**Task goal:** Copy every line from the material below that holds "corner".

**Source excerpt:**

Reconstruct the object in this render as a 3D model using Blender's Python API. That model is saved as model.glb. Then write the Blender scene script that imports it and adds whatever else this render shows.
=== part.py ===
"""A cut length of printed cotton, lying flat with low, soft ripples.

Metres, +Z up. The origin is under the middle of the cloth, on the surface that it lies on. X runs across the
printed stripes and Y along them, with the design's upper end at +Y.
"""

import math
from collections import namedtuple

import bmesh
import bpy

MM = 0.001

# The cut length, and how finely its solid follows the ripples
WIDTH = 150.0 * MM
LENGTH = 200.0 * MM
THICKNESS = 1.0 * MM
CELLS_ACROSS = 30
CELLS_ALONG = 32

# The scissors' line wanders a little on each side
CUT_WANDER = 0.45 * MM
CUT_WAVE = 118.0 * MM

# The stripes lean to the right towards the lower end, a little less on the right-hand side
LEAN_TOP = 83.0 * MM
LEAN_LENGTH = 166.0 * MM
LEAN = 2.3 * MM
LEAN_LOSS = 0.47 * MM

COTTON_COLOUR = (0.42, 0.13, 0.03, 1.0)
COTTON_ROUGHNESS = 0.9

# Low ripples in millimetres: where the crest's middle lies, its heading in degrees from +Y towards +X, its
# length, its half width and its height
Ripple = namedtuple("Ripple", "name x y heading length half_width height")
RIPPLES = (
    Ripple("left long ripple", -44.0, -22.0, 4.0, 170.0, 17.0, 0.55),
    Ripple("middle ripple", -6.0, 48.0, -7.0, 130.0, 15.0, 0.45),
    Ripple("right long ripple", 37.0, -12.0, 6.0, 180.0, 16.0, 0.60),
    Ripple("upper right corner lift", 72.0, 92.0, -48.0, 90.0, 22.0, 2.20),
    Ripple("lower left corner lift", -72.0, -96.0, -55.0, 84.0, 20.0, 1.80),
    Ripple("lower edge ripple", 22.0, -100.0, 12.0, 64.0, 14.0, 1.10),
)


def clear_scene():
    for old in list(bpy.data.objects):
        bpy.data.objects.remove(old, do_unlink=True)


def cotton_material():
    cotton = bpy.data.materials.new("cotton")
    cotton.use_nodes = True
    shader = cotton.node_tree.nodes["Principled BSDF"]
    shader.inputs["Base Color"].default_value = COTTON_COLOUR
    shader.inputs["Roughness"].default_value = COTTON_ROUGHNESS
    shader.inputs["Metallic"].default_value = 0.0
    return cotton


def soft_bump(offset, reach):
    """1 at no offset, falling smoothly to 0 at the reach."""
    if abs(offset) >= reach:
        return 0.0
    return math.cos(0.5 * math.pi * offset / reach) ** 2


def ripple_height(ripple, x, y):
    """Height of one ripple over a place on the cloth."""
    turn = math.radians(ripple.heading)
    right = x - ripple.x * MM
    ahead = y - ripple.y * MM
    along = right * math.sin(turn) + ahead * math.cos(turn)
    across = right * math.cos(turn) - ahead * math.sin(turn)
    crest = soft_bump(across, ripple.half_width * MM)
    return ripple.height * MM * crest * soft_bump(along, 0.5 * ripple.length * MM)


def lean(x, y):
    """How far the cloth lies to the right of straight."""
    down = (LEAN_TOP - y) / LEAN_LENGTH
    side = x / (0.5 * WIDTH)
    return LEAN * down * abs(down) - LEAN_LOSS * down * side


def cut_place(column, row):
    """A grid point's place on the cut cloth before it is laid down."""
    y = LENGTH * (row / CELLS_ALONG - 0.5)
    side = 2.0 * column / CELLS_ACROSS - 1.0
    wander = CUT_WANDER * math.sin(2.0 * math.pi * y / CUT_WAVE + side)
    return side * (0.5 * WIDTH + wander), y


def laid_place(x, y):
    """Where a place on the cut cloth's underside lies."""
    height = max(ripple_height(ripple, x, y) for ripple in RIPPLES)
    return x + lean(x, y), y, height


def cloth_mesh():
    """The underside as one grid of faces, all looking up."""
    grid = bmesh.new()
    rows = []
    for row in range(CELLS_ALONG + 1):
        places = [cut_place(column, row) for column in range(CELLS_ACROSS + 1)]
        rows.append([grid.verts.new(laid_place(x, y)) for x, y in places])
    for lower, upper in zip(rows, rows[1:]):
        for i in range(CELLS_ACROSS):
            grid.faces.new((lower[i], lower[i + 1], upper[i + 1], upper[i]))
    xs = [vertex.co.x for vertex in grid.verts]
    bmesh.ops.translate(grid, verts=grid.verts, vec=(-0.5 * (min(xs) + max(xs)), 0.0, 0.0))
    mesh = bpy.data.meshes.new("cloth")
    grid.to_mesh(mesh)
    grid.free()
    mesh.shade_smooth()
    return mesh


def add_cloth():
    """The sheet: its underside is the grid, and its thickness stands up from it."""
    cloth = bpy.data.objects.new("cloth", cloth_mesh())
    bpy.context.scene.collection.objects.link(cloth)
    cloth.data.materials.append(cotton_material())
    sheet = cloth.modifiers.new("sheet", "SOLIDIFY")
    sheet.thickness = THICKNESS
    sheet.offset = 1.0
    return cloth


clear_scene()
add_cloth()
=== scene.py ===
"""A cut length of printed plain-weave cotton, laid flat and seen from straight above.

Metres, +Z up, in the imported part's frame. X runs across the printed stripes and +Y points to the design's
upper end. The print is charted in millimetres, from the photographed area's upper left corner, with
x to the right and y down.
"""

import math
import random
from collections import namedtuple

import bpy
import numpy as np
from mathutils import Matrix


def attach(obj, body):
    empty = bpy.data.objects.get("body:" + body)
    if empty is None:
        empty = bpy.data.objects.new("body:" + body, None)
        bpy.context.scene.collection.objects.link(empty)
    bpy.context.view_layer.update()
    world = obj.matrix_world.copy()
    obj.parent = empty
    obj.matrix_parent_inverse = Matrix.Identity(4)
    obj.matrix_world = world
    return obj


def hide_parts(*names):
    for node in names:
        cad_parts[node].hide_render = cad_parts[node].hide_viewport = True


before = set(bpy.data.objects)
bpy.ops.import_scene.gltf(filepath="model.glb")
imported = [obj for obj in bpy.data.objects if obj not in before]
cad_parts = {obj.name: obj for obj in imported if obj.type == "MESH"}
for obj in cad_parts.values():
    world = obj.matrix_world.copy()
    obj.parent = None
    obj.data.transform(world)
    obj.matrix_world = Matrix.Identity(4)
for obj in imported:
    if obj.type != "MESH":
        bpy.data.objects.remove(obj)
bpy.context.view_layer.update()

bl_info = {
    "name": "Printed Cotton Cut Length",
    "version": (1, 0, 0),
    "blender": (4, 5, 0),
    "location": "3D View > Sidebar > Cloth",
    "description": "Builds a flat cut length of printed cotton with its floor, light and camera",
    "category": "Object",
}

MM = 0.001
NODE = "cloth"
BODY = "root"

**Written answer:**
    Ripple("upper right corner lift", 72.0, 92.0, -48.0, 90.0, 22.0, 2.20),
    Ripple("lower left corner lift", -72.0, -96.0, -55.0, 84.0, 20.0, 1.80),
upper end. The print is charted in millimetres, from the photographed area's upper left corner, with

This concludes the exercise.